The self-assessment method can be done by summarizing and questioning. Through practice, the skill becomes automatic. Reading comprehension testing through questionnaires is a useful tool in improving reading comprehension because it allows the student idea of his/her ability and at the same time enables the teacher to gauge the student's progress (Wikipedia, 2007).

Reading Strategies

Reading strategies refer to techniques or activities used by students to increase their reading abilities.

A teacher should be able to analyze the problems of each individual student when it comes to reading. Once the teacher knows the problem, it would be easier to determine that strategies of instruction are needed to improve student's reading abilities. To put it another way, the teacher will know what to do inside the classroom to address the needs of all levels of students' reading abilities.

Zemelman et al (1988) delineates the "best practice strategies" for reading:

  • Teacher reading aloud to classes of students
  • Time for students to read independently
  • Students choosing their own reading materials
  • Teachers exposing students to many genres (such as novel, short story, poetry) including magazines and newspapers
  • Focusing on comprehension
  • Teaching reading as a process and modeling thought processes using:
    • The activation of prior knowledge
    • Making predications
    • Guided reading
    • After reading applications
  • Reading as a collaborative process
  • Grouping by interests or book choices (literature circles)
  • Teaching of reading skills in context - mini lessons as needed
  • Writing and reading as natural partners - writing before, during, and after reading
  • Use of reading in the content areas (historical novels in social studies)
  • Evaluation that assesses holistic, high level thinking skills
  • Measuring success of total programs by student reading habits, attitudes, and comprehension

Kelly Gallagher (2004) in her book “Deeper Reading: Comprehending Challenging Texts” also came up withways to make reading lessons effective: introduce pre-reading strategies, details first and second draft reading techniques, explores meaningful collaboration as a tool for raising comprehension, explains how the use of metaphor increases deeper thinking and reflection, discusses the benefits of critical reading, and aids teachers in lesson planning by providing many ideas, strategies, and templates for teaching effective deeper reading.

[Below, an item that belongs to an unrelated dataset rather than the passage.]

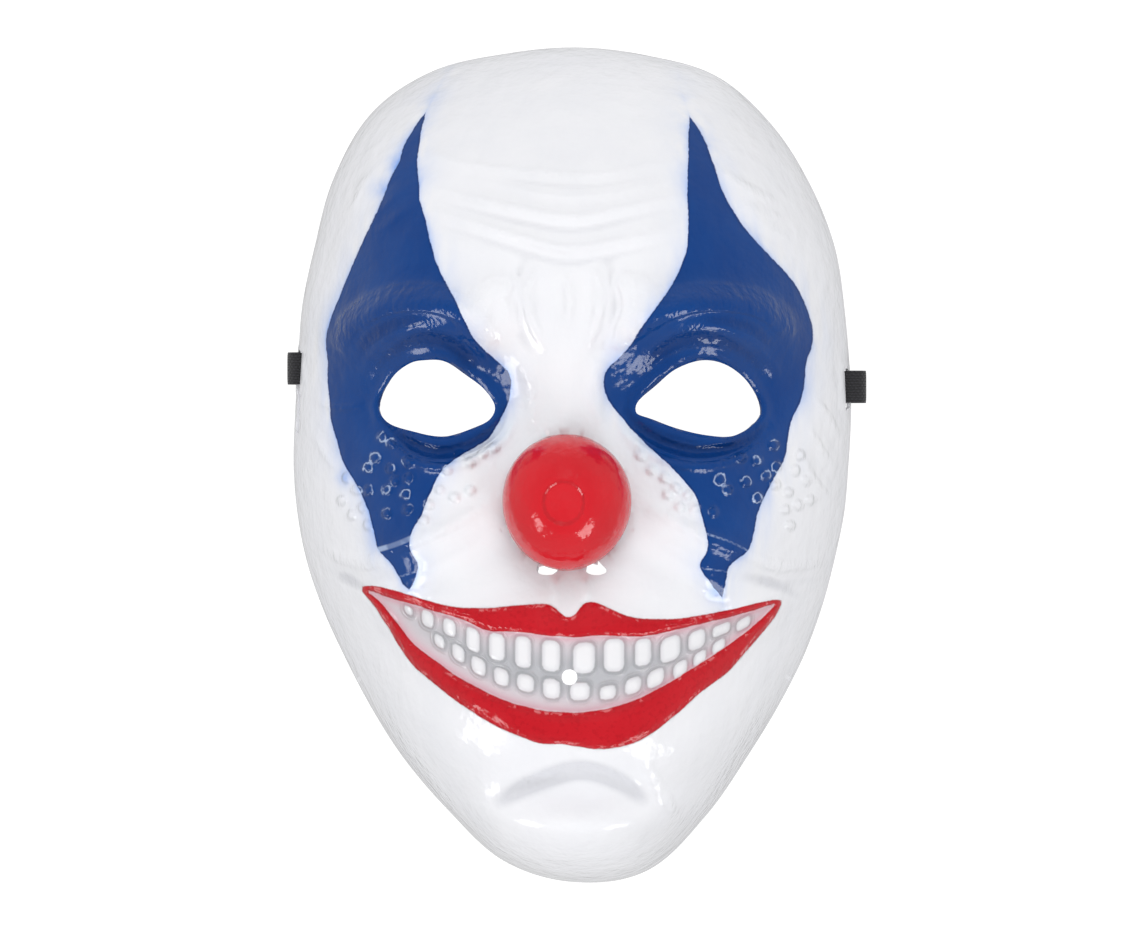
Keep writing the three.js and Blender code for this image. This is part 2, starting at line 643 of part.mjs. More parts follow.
// A three.js mesh from a manifold solid.
function meshFrom(name, solid, material) {
  const { vertProperties, numProp, numVert, triVerts } = solid.getMesh();
  const positions = new Float32Array(numVert * 3);
  for (let k = 0; k < numVert; k++) {
    positions.set(vertProperties.subarray(k * numProp, k * numProp + 3), k * 3);
  }
  const geometry = new THREE.BufferGeometry();
  geometry.setAttribute("position", new THREE.BufferAttribute(positions, 3));
  geometry.setIndex(new THREE.BufferAttribute(triVerts, 1));
  geometry.computeVertexNormals();
  const mesh = new THREE.Mesh(geometry, material);
  mesh.name = name;
  return mesh;
}

const whitePlastic = new THREE.MeshStandardMaterial({ color: 0xeeeef3, roughness: 0.25, metalness: 0 });
const blackElastic = new THREE.MeshStandardMaterial({ color: 0x161616, roughness: 0.85, metalness: 0 });

const mask = new THREE.Group();
mask.add(meshFrom("mask_shell", makeShell(), whitePlastic));
mask.add(meshFrom("elastic_strap", makeStrap(), blackElastic));

// The origin is the middle of the floor that the moulded sheet covers.
const extent = new THREE.Box3().setFromObject(mask.getObjectByName("mask_shell"));
const middle = extent.getCenter(new THREE.Vector3());
for (const mesh of mask.children) mesh.geometry.translate(-middle.x, -middle.y, -extent.min.z);

export default mask;
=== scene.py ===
# %% [markdown]
# # A clown mask in thin glossy plastic
#
# The real mask is one sheet of white plastic, drawn down warm over a mould of a face, trimmed, pierced
# and spray painted, with one flat elastic strap. Such a face could be sculpted by hand. Here it is a
# height worked out for every point of a grid, so that each feature keeps a size that can be changed.
#
# The mask lies face up and the camera looks down on it. X runs to the right of the face, Y to the top
# of the forehead and Z out of the face. Shapes are worked out in millimetres in the face's own plane,
# and `to_scene` turns them into metres in the shared frame.

# %% Imports and the shared frame
from types import SimpleNamespace

import bpy
import numpy as np
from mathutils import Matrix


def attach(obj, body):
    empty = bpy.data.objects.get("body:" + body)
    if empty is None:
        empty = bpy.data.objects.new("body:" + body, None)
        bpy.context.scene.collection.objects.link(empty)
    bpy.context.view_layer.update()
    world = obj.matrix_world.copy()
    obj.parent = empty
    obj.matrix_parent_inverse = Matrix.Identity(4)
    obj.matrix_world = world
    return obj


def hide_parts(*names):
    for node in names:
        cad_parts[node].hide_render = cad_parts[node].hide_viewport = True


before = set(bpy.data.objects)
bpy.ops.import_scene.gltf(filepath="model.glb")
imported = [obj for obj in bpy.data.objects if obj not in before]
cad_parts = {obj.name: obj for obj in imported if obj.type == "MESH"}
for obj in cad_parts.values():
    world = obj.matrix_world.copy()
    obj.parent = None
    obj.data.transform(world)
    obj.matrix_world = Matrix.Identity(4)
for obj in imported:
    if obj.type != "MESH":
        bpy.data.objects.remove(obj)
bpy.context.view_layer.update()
scene = bpy.context.scene
print("CAD nodes:", sorted(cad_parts))

# %% [markdown]
# ## Driving sizes
#
# These are the sizes of the real mask, in millimetres. They could stand beside each shape that uses
# them, but then a change of size would have to be hunted down, so the main ones are kept together.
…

Gallagher believes that “there is a big difference between assigning students difficult

reading and teaching them how to read deeply”. Chris Tovani (2000) probably had the same idea in mind when she said that a teacher should provide “direct, explicit instructions that demonstrates what good readers do”. She believes reading is “thinking,” a process that occurs in one's head and in one's mouth.

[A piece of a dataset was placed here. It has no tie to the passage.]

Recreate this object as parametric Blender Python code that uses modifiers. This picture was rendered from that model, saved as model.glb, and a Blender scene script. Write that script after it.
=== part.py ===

Tovani says that any teacher can teach comprehension strategies by first knowing

his or her own thinking processes. Once teachers know how they read and “determine what they do to make meaning…[they can] pass these techniques on to their students”.

Testing Reading

Reading is a very important skill to be developed. Reading goes beyond surface information or understanding vocabularies. It should be about attaining a good grasp of abstract concepts and ideas that people try to communicate.

In United States, testing reading is mandated by the United States policy of No Child Left Behind Laws. Students must master vocabulary, phonics, fluency and reading to pass reading comprehension testing (Wikipedia, 2007).

Understanding what individual word means does not suffice in testing reading. It should be about understanding insights expressed collectively.

Testing reading is a good way for teachers to determine the progress of the student in reading. This test can assess the comprehension ability of the learner.

Testing reading should make use of carefully created questions which ask natural passages of text. Test questions could require the summary of the text, answering of open-ended questions, close formats and multiple choice questions.

Multiple choice questions must see to it that the questions ask for the overall meaning of the text, details and meaning of words. The question should not give idea to the answers (Wikipedia, 2007).